主なクライアントにはAptos、Ripple、Sandbox、Polygon、BNB Chain、TONなどが挙げられます。またSequoia、Coatue、Goldman Sachs、Shunwei Capital、Insight Partnersなど12の著名ファンドからの投資を受け、企業評価額は20億ドルを超えています。

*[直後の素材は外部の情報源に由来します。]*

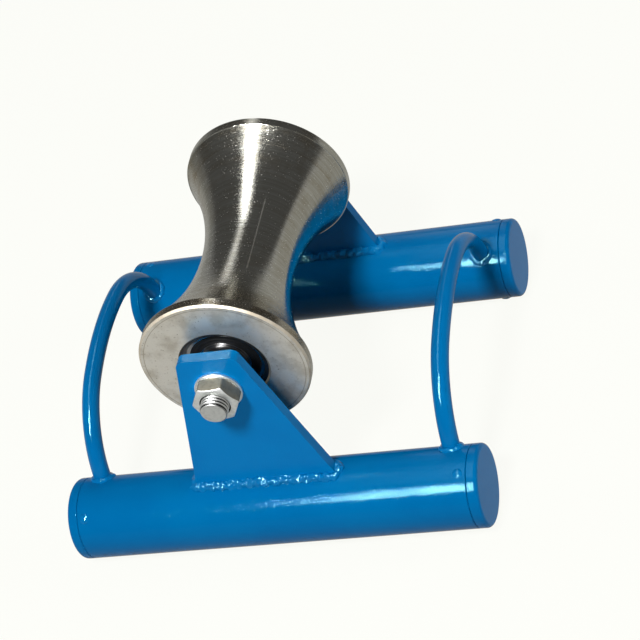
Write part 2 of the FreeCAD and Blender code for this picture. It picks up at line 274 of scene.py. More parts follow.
class Finish:
    """The nodes of one surface, or of the world."""

    def __init__(self, tree):
        self.tree = tree
        tree.nodes.clear()

    def node(self, kind, settings=None, sockets=None, output=0):
        """Add a node with its settings first, then its socket values or links."""
        made = self.tree.nodes.new(kind)
        for name, value in (settings or {}).items():
            setattr(made, name, value)
        for name, value in (sockets or {}).items():
            if isinstance(value, Signal):
                self.tree.links.new(value.socket, made.inputs[name])
            else:
                made.inputs[name].default_value = value
        return Signal(self, made.outputs[output]) if len(made.outputs) else made

    def place(self):
        """Position on the object, in metres."""
        return self.node("ShaderNodeTexCoord", output="Object")

    def parts(self, vector):
        """The X, Y and Z of a vector."""
        split = self.node("ShaderNodeSeparateXYZ", None, {0: vector})
        return [Signal(self, socket) for socket in split.socket.node.outputs]

    def joined(self, first, second, third):
        """A vector made of three values."""
        return self.node("ShaderNodeCombineXYZ", None, {0: first, 1: second, 2: third})

    def round_axle(self):
        """Position from the middle of the axle, its parts, and the radius about the axle."""
        place = self.node("ShaderNodeMapping", None,
                          {"Vector": self.place(), "Location": (0, 0, -axle_centre.z)})
        x, y, z = self.parts(place)
        return place, x, y, z, (x * x + z * z) ** 0.5

    def grain(self, vector, per_metre, detail=2.0, roughness=0.5):
        """Noise with a number of grains to the metre."""
        return self.node("ShaderNodeTexNoise", None,
                         {"Vector": vector, "Scale": per_metre, "Detail": detail, "Roughness": roughness})

    def lines(self, value, per_metre, detail=2.0, roughness=0.6):
        """Noise along one number, such as the distance along a turned surface."""
        return self.node("ShaderNodeTexNoise", {"noise_dimensions": "1D"},
                         {"W": value * per_metre, "Scale": 1.0, "Detail": detail, "Roughness": roughness})

    def fade(self, value, low, high, start=0.0, end=1.0):
        """Carry a value from one span to another, held at both ends."""
        return self.node("ShaderNodeMapRange", {"interpolation_type": "SMOOTHSTEP"},
                         {"Value": value, "From Min": low, "From Max": high, "To Min": start, "To Max": end})

    def blend(self, factor, first, second):
        """Mix two colours."""
        return self.node("ShaderNodeMix", {"data_type": "RGBA"}, {0: factor, 6: first, 7: second}, output=2)

    def bump(self, height, distance):
        """Normal of a surface whose height varies."""
        return self.node("ShaderNodeBump", None, {"Strength": 1.0, "Distance": distance, "Height": height})

    def surface(self, **sockets):
        """Close the tree with a Principled shader."""
        shader = self.node("ShaderNodeBsdfPrincipled", None, sockets)
        self.node("ShaderNodeOutputMaterial", None, {"Surface": shader})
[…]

最新情報はX(旧Twitter)、LinkedIn、Telegram、Discordで発信されています。

Cryptide AIがポイントを解説
ここからは、Cryptide AIが分かりにくい部分をピックアップして解説します!
分かりにくい用語などを解説
- GENIUS法・CLARITY法とは?
- 米国で提案・制定されたデジタル資産関連の法律です。GENIUS法はステーブルコインなどの定義や発行ルールを明確化し、CLARITY法は暗号資産が証券か商品かを分類する基準を示しています。
- SAB 121撤回の意味は?
- 米国証券取引委員会(SEC)が出していた「銀行などが顧客の暗号資産を自社資産として計上すべき」とする規則を撤回したことです。この撤回によって、銀行が顧客のデジタル資産を保管しやすくなり、より多くの金融機関がカストディ業務に参入できるようになりました。
- 許可制デジタル資産(Permissioned Digital Assets)とは?
- 「誰でも参加できる」オープンなブロックチェーンとは異なり、特定の企業や金融機関など限られた参加者のみが利用できるブロックチェーン上の資産を指します。
気になる点をピックアップ解説
「米国の新しいデジタル資産法制(GENIUS法・CLARITY法など)は企業にどんな影響を与えるのか?」という部分をピックアップ解説します。
これらの法案は、これまで曖昧だった「暗号資産が証券か、商品か」という線引きを明確化し、発行体・取引所・銀行のそれぞれが守るべきルールを定義しています。
企業は不確実な規制リスクを避けやすくなり、安心して事業を展開する環境が整います。
ただし、法令遵守コストが増加し、小規模事業者には負担となる可能性もあり、市場の信頼性が高くなるとともに、参入ハードルも上がってきています。
総合的なまとめ
CertiKは、米国のデジタル資産規制の最新動向をまとめた「U.S. Digital Asset Policy Report」を発表しました。
レポートでは、GENIUS法・CLARITY法・SAB121撤回による法的枠組みの変化が分析され、ステーブルコイン発行やカストディ業務の基準が明確化されたと指摘。銀行・信託会社の参入が進む一方で、複数州間の規制差異やサイバーセキュリティ対応が新たな課題となっています。
また、金融機関の関心は「Permissioned Digital Assets(許可制デジタル資産)」に移り、法域を超えた流動性管理が競争優位の鍵になるとしています。